**PROBLEM TO SOLVE**
Please copy the lines below exactly, from the first one through the line showing "return rgba((value,) * 3)".

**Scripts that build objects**
========

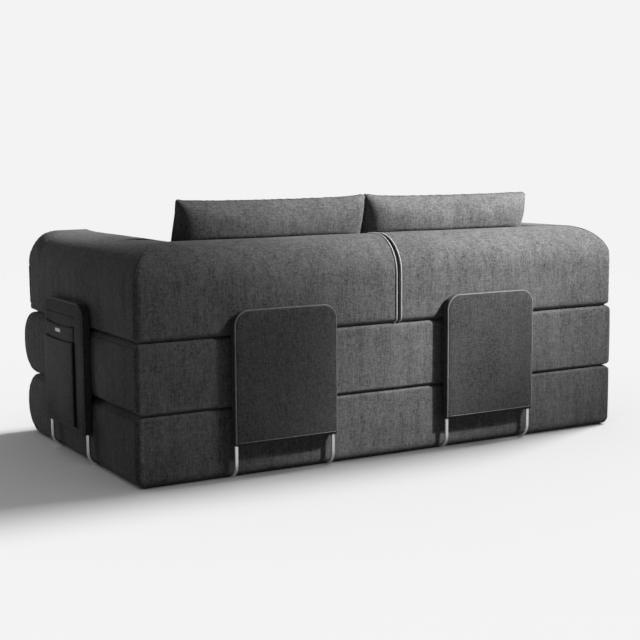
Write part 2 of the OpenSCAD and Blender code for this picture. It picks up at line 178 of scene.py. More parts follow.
def rgba(colour):
    return colour if isinstance(colour, Wire) else (*colour[:3], 1.0)


def tone(colour, share):
    return tuple(channel * share for channel in colour[:3])


def grey(value):
    return rgba((value,) * 3)


def woven(name, colour, grain=1.0, streaks=1.0, fine=1.0, painted_shade_below=None):
    """Chenille: flecked threads up and across, long upright streaks and soft cloudy patches.

    Below the given height, if one is given, it is painted black: painted shade, as inside a pocket
    behind the sheet in front.
    """
    f = Finish(name)
    warp = f.noise(1.0, 2.0, 0.6, (230 * fine, 230 * fine, 42 * fine))
    weft = f.noise(1.0, 2.0, 0.6, (55 * fine, 55 * fine, 240 * fine))
    fleck = f.noise(165 * fine, 3.0, 0.7)
    streak = f.noise(1.0, 3.0, 0.6, (38, 38, 3.0))
    patch = f.noise(6.5, 3.0, 0.55)
    threads = (warp - 0.5) * 0.9 + (weft - 0.5) * 0.7 + (fleck - 0.5) * 1.3
    broad = (streak - 0.5) * (0.6 * streaks) + (patch - 0.5) * 0.45
    colours = f.mix(threads * grain + broad + 0.5, tone(colour, 0.35), tone(colour, 1.65))
    if painted_shade_below:
        # painted shade: near black below the given height, the shade inside the pocket behind the
        # next tier
        inside = f.ramp(f.axis("Z"), painted_shade_below - 0.5 * MM, painted_shade_below - 2 * MM)
        colours = f.mix(inside, colours, (0.006, 0.006, 0.007))
    relief = f.bump(warp + weft + fleck, 1.1 * MM, 0.6)
    return f.close(Base_Color=colours, Roughness=0.95, Sheen_Weight=0.08, Sheen_Roughness=0.5,
                   Specular_IOR_Level=0.06, Normal=relief)


def steel(name, light=1.0, dull=0.27):
    f = Finish(name)
    brushed = f.noise(1.0, 3.0, 0.6, (900, 900, 40))
    cloud = f.noise(18, 3.0)
    colours = f.mix(cloud, tone((0.50, 0.50, 0.50), light), tone((0.66, 0.66, 0.65), light))
    return f.close(Base_Color=colours, Roughness=dull + brushed * 0.12 + cloud * 0.06,
                   Metallic=1.0, Normal=f.bump(brushed, 0.05 * MM, 0.4))


def piping_cloth(name, colour):
    f = Finish(name)
    twist = f.noise(420, 2.0, 0.6)
    cloud = f.noise(30)
    colours = f.mix(twist * 0.7 + cloud * 0.3, tone(colour, 0.75), tone(colour, 1.12))
    return f.close(Base_Color=colours, Roughness=0.7, Sheen_Weight=0.2,
                   Normal=f.bump(twist, 0.4 * MM, 0.5))


def non_slip(name):
    f = Finish(name)
    dots = f.add("ShaderNodeTexVoronoi", {"feature": "F1"}, {"Vector": f.place, "Scale": 260.0})
    raised = 1 - f.ramp(dots, 0.22, 0.42)
    colours = f.mix(raised, (0.012, 0.012, 0.013), (0.03, 0.03, 0.031))
    return f.close(Base_Color=colours, Roughness=0.75, Normal=f.bump(raised, 0.5 * MM, 0.6))


def foam(name, colour):
    f = Finish(name)
    cells = f.noise(520, 2.0, 0.7)
    cloud = f.noise(9, 3.0)
    colours = f.mix(cells * 0.6 + cloud * 0.4, tone(colour, 0.78), tone(colour, 1.08))
    return f.close(Base_Color=colours, Roughness=0.95, Normal=f.bump(cells, 0.6 * MM, 0.5))


def grained(name, first, second, rough, relief, *texture, **more):
    """A surface that one fine noise colours and raises."""
    f = Finish(name)
    grain = f.noise(*texture, **more)
    return f.close(Base_Color=f.mix(grain, first, second), Roughness=rough,
                   Normal=f.bump(grain, *relief))


def once(make, name, *details):
    """The material of this name, made when it is first asked for."""
    return bpy.data.materials.get(name) or make(name, *details)


def cloth(context, kind):
    """A woven cloth, by its name, its colour, and its grain, streaks and fineness."""
    cover, sleeve = context.scene.sofa_cloth.cover, context.scene.sofa_cloth.sleeve
    return once(woven, *{
        "cover": ("woven_chenille", cover),
        # painted shade: the pillows' cloth is the cover's colour darkened to 0.88, a shaded copy
        # that keeps the pillows as dark as the covers under the key
        "pillow": ("woven_pillow", tone(cover, 0.88)),
        "sleeve": ("woven_sleeve", sleeve, 1.1, 0.5, 1.1),
        # painted highlight: the welt cloth is the sleeve's colour made 3.2 times lighter, for the
        # light that the panels' rims catch
        "welt": ("woven_welt", tone(sleeve, 3.2), 0.6, 0.3, 1.2),
        # the mouths' binding: black tape, near black also as painted shade along each pocket mouth
        "binding": ("pocket_binding", (0.009, 0.009, 0.009), 0.6, 0.3),
    }[kind])


# ---------------------------------------------------------------- mesh helpers

def new_piece(name, mesh, material, body=None, stands_for=()):
    """An object at the origin with its place in its mesh."""
    piece = bpy.data.objects.new(name, mesh)
    bpy.context.scene.collection.objects.link(piece)
    mesh.materials.clear()
    mesh.materials.append(material)
    mesh.shade_smooth()
    if body:
        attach(piece, body)
    if stands_for:
        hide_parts(*stands_for)
    return piece


def walled(piece, thickness, offset=0):
    wall = piece.modifiers.new("wall", "SOLIDIFY")
    wall.thickness = thickness
    wall.offset = offset


@contextmanager
def edited(mesh):
    """The mesh, open to bmesh's operators and written back afterwards."""
    bm = bmesh.new()
    bm.from_mesh(mesh)
    yield bm
    bm.to_mesh(mesh)
    bm.free()


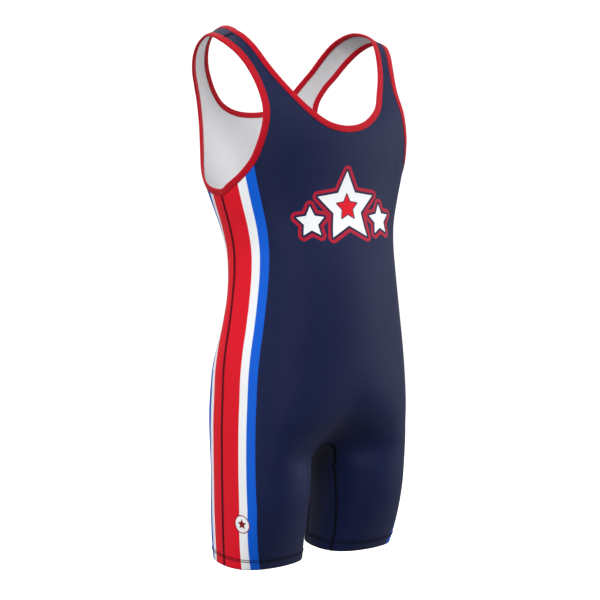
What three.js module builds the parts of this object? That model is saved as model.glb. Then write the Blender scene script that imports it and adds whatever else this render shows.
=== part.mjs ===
// Wrestling singlet: a one-piece sleeveless suit with thigh-length legs, in the hollow shape it takes when worn.
// Millimetres, +Z up, the front faces -Y and the wearer's left is +X.
// The origin lies between the shoulder straps, at the height of their crests, where a wearer's shoulders hold it.
//
// Front and back are one piece each, from the shoulder seams down to both leg hems. They meet at the side seams.
// A gusset runs from hem to hem up the inner thighs and under the crotch.
// Folded bindings close the neck and the two armholes.
import * as THREE from "three";

const WALL = 1.2; // stretch cloth
const HEM_WALL = 2.0; // cloth folded up inside the leg hem
const HEM_DEPTH = 17; // height of the folded-up hem
const SEAM_HALF_GAP = 0.16; // each panel stops this far from its seam line
const CUT_INSET = 1.5; // the cloth ends this far inside the outer edge of a binding
const HEM_Z = -833;
const FORK_Z = -690; // below this height each leg is a tube of its own
const UNDERARM_LEVEL = -247;
const SQUARENESS = 0.03; // third harmonic that fills out the corners of every section
const SADDLE_DIP = 5; // how far the gusset hangs below its front and back arches
const SHOULDER_SLOPE = 0.42; // drop of the shoulder for each millimetre outwards
const SHOULDER_X = 128; // where that drop starts to count
const VALLEY_REACH = 22; // how far from the centre line the cloth bridges the dip between the thighs
const VALLEY_LEAST = 0.4; // limits that bridging where a section closes before the centre line
const TURN_FROM = Math.PI / 3; // between these angles a section's half width turns from its outer to its inner one
const TURN_TO = (2 * Math.PI) / 3;
const EDGE_STRIP = 12; // the cells along a cut edge are this wide, to keep the cloth true under its binding
const COLUMNS = 11; // other cells across half a panel
const GUSSET_COLUMNS = 8;

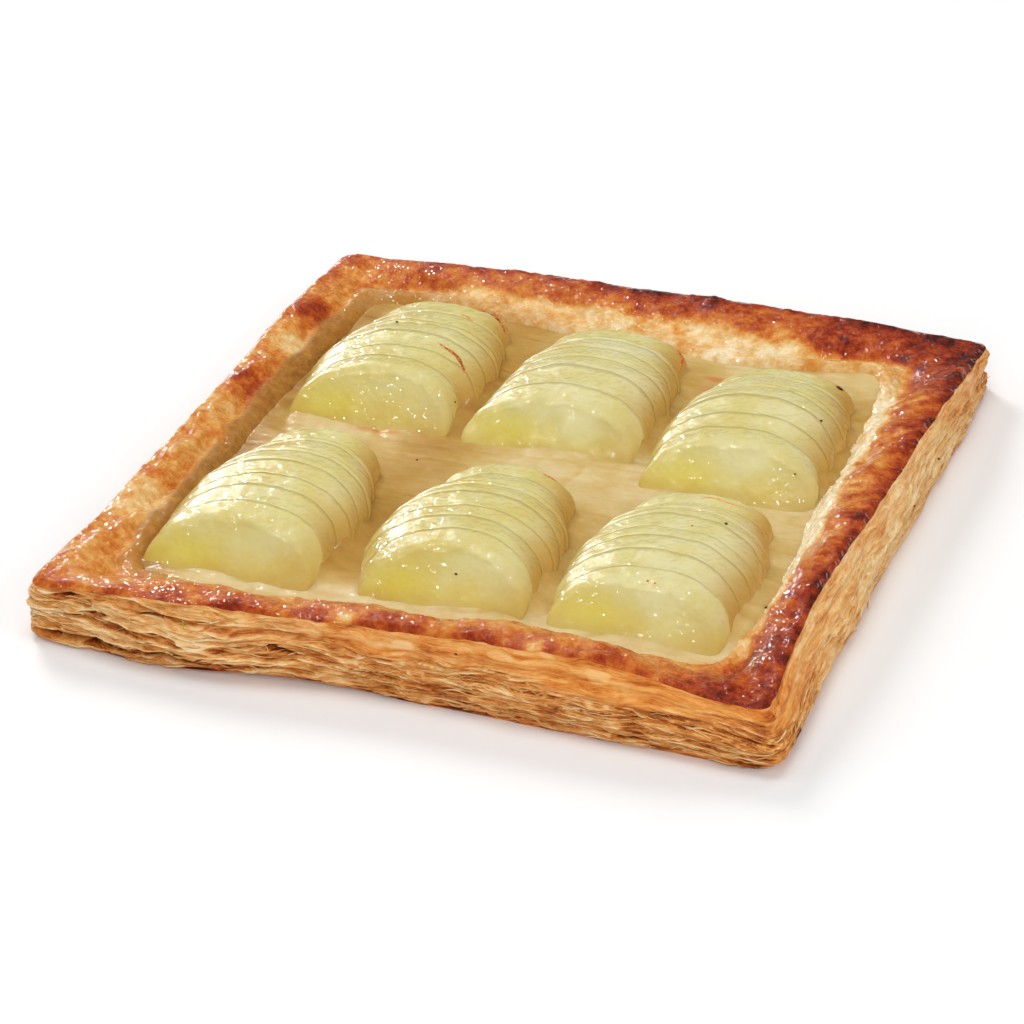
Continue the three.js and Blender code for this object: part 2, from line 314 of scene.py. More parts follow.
def add_node(tree, kind, inputs, **settings):
    node = tree.nodes.new("ShaderNode" + kind)
    for key, value in settings.items():
        setattr(node, key, value)
    connect(tree, node, inputs)
    return node


class Shader:
    """A material, with a method for each kind of node that the tart uses. Its place is in mm."""

    def __init__(self, name):
        self.material = bpy.data.materials.new(name)
        self.material.use_nodes = True
        self.tree = self.material.node_tree
        self.place = self.vector("MULTIPLY", self.node("TexCoord", {}).outputs["Object"], (1000, 1000, 1000))

    def node(self, kind, inputs, **settings):
        return add_node(self.tree, kind, inputs, **settings)

    def vector(self, operation, a, b):
        return self.node("VectorMath", {0: a, 1: b}, operation=operation).outputs[0]

    def maths(self, operation, a, b):
        return self.node("Math", {0: a, 1: b}, operation=operation).outputs[0]

    def attribute(self, name):
        return self.node("Attribute", {}, attribute_name=name, attribute_type="GEOMETRY").outputs["Fac"]

    def noise(self, size, detail=3, roughness=0.55, distortion=0, place=None):
        """Noise from 0 to 1 with lumps about size mm across; size is one number or three."""
        scales = [1 / each for each in np.broadcast_to(size, 3)]
        place = self.vector("MULTIPLY", self.place if place is None else place, scales)
        shape = {"Scale": 1, "Detail": detail, "Roughness": roughness, "Distortion": distortion}
        return self.node("TexNoise", {"Vector": place, **shape}).outputs["Fac"]

    def cells(self, size):
        inputs = {"Vector": self.place, "Scale": 1 / size, "Randomness": 1}
        return self.node("TexVoronoi", inputs, feature="SMOOTH_F1").outputs["Distance"]

    def span(self, value, low, high, to_low=0.0, to_high=1.0):
        inputs = {"Value": value, "From Min": low, "From Max": high, "To Min": to_low, "To Max": to_high}
        return self.node("MapRange", inputs, interpolation_type="SMOOTHSTEP").outputs["Result"]

    def varied(self, value, *changes):
        """A value with noises added, each with the range of the noise that counts and its most effect."""
        for noise, low, high, amount in changes:
            value = self.maths("ADD", value, self.span(noise, low, high, -amount, amount))
        return value

    def ramp(self, value, stops):
        """Colours along a value; each stop is its place and a colour as seen on a screen."""
        node = self.node("ValToRGB", {"Fac": value})
        elements = node.color_ramp.elements
        while len(elements) < len(stops):
            elements.new(1)
        for element, (at, colour) in zip(elements, stops):
            element.position = at
            element.color = linear(*colour)
        return node.outputs["Color"]

    def blend(self, share, a, b, mode="MIX"):
        """Two colours, each another node's or one as seen on a screen, mixed."""
        a, b = (linear(*each) if isinstance(each, tuple) else each for each in (a, b))
        inputs = {"Factor": share, 6: a, 7: b}
        return self.node("Mix", inputs, data_type="RGBA", blend_type=mode).outputs[2]

    def relief(self, *layers):
        """Relief from heights of 0 to 1 on top of each other, each with the mm that a height of 1 makes."""
        below = {}
        for height, size in layers:
            inputs = {"Height": height, "Distance": size * 0.001, **below}
            below = {"Normal": self.node("Bump", inputs).outputs["Normal"]}
        return below["Normal"]

    def finish(self, **sockets):
        inputs = {key.replace("_", " "): value for key, value in sockets.items()}
        connect(self.tree, self.tree.nodes["Principled BSDF"], inputs)
        return self.material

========

**FINISHED TASK**
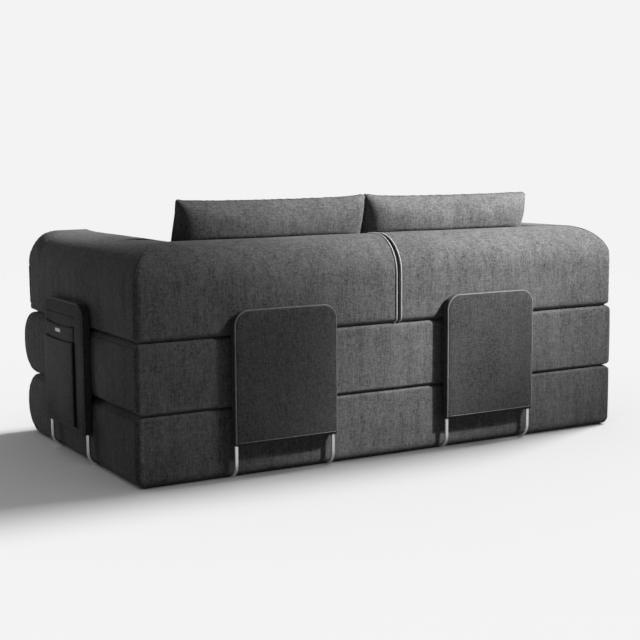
Write part 2 of the OpenSCAD and Blender code for this picture. It picks up at line 178 of scene.py. More parts follow.
def rgba(colour):
    return colour if isinstance(colour, Wire) else (*colour[:3], 1.0)


def tone(colour, share):
    return tuple(channel * share for channel in colour[:3])


def grey(value):
    return rgba((value,) * 3)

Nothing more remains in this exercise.